Cross enjoys the wonders of technology, allowing her to follow Howard from across the country. Competing with all the passion of asphalt simmering in the summer sun, the Bison are 24-7 (8-1 MEAC) through March 30. It is one of the best starts in program history.

“It’s amazing and watching how good they are now,” Cross said. “They are good. Oh my gosh. I am not surprised because it is Howard and it is the best of everything. You always want to be the best. It is in your blood. How cool is it to be a softball player and go to Howard? It’s the best of both worlds.”
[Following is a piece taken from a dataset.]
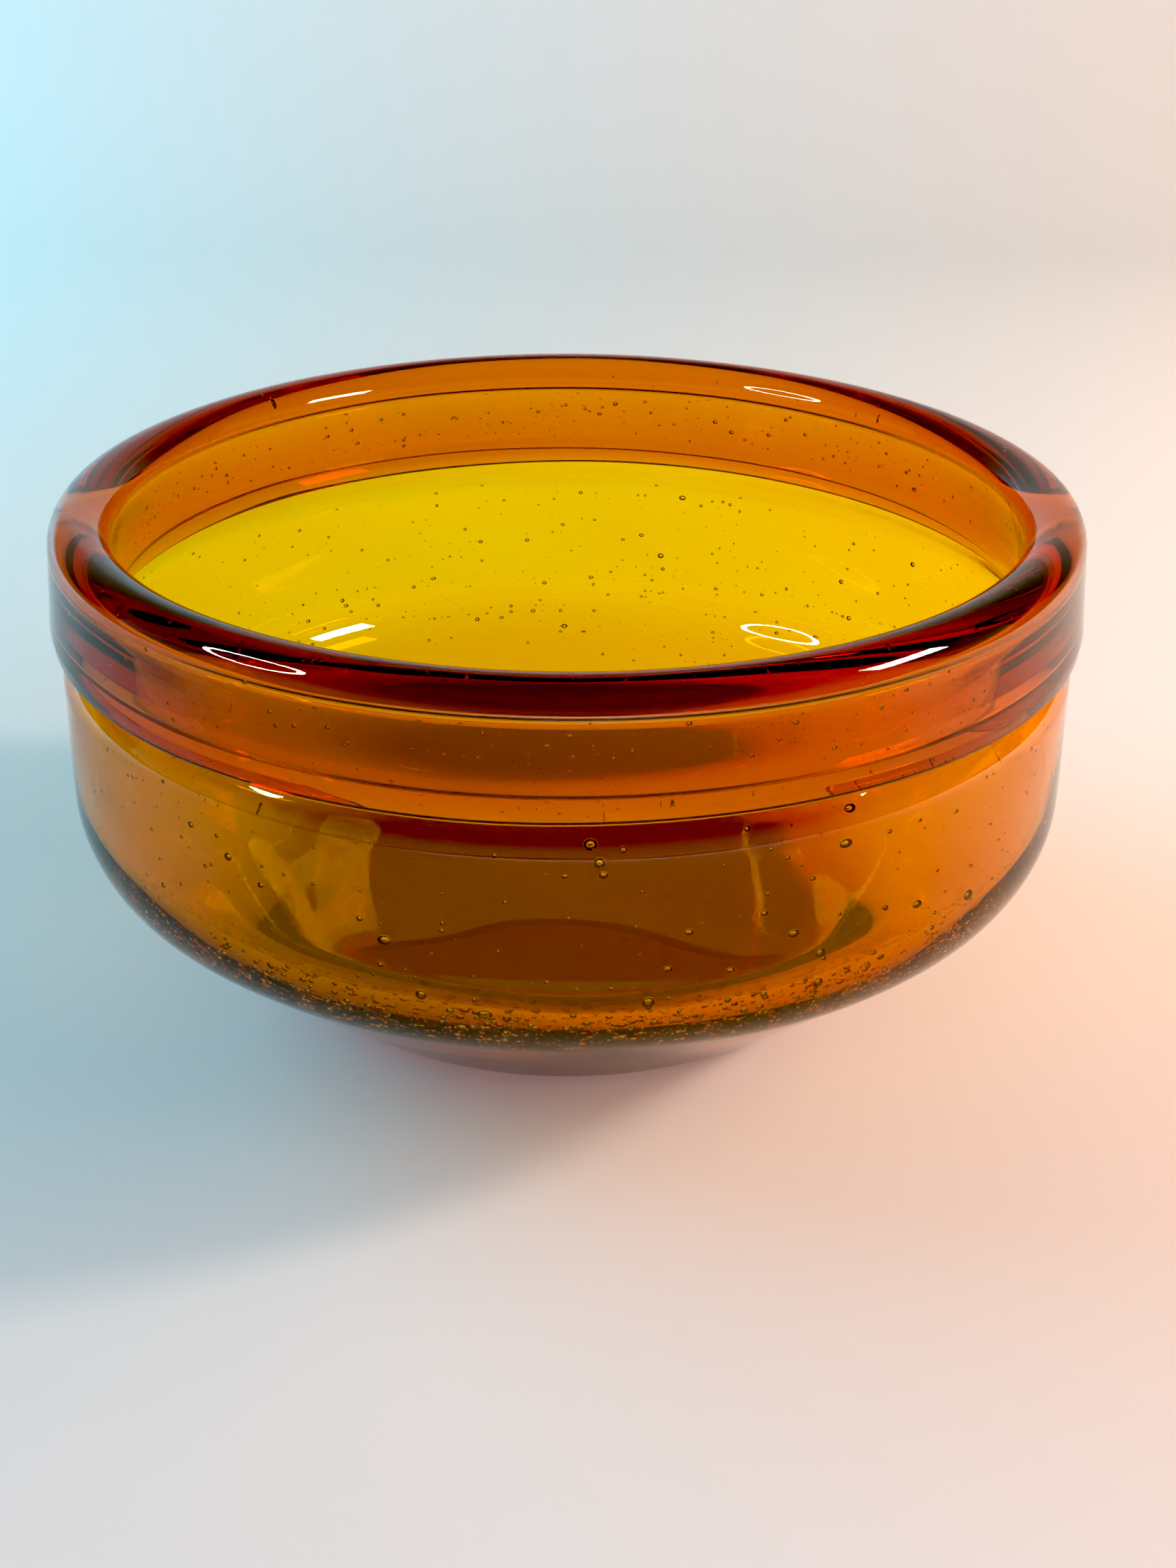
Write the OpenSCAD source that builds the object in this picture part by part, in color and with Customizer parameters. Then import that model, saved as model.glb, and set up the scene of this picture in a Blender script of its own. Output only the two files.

Through hard work, faith and belief, Cross’ softball career did not end when she started decorating her room as a freshman. Rather, her resilience and character empowered her to effect change. Now, as a prominent talent agent, she helps others in realizing their dreams.

Cross is deeply gratified to witness the current Howard team building upon the legacy of their predecessors. They are also establishing a championship standard for future Bison to exceed. She is also thankful for the lessons learned during her tenure, contributing to the program’s growth and success.

“I just wanted an opportunity to keep playing,” Cross said. “This had to be my purpose and I was in alignment with God. He opened the door. When you are young, you do not know what none of that means. I was like ‘Oh my gosh’, my dream is still happening, and could not believe it. This was a true testament that when God makes you a promise, you hold on to it until the end. You will not see how it could happen, but if you keep believing it can happen, it will. I always had a vision that I was going to play and one day, I looked up and I was playing college softball.”

Just think, Cross’ photographs enabled numerous other women to see their softball aspirations come to fruition by embodying Howard’s legacy and spirit.

NOTES: There will be an alumni reception Friday, April 12. The doubleheader against Coppin State, set for Saturday, April 13, is designated “Alumni Day” where the Bison will recognize all alumni and winners from the 2007 and 2022 teams who come to town.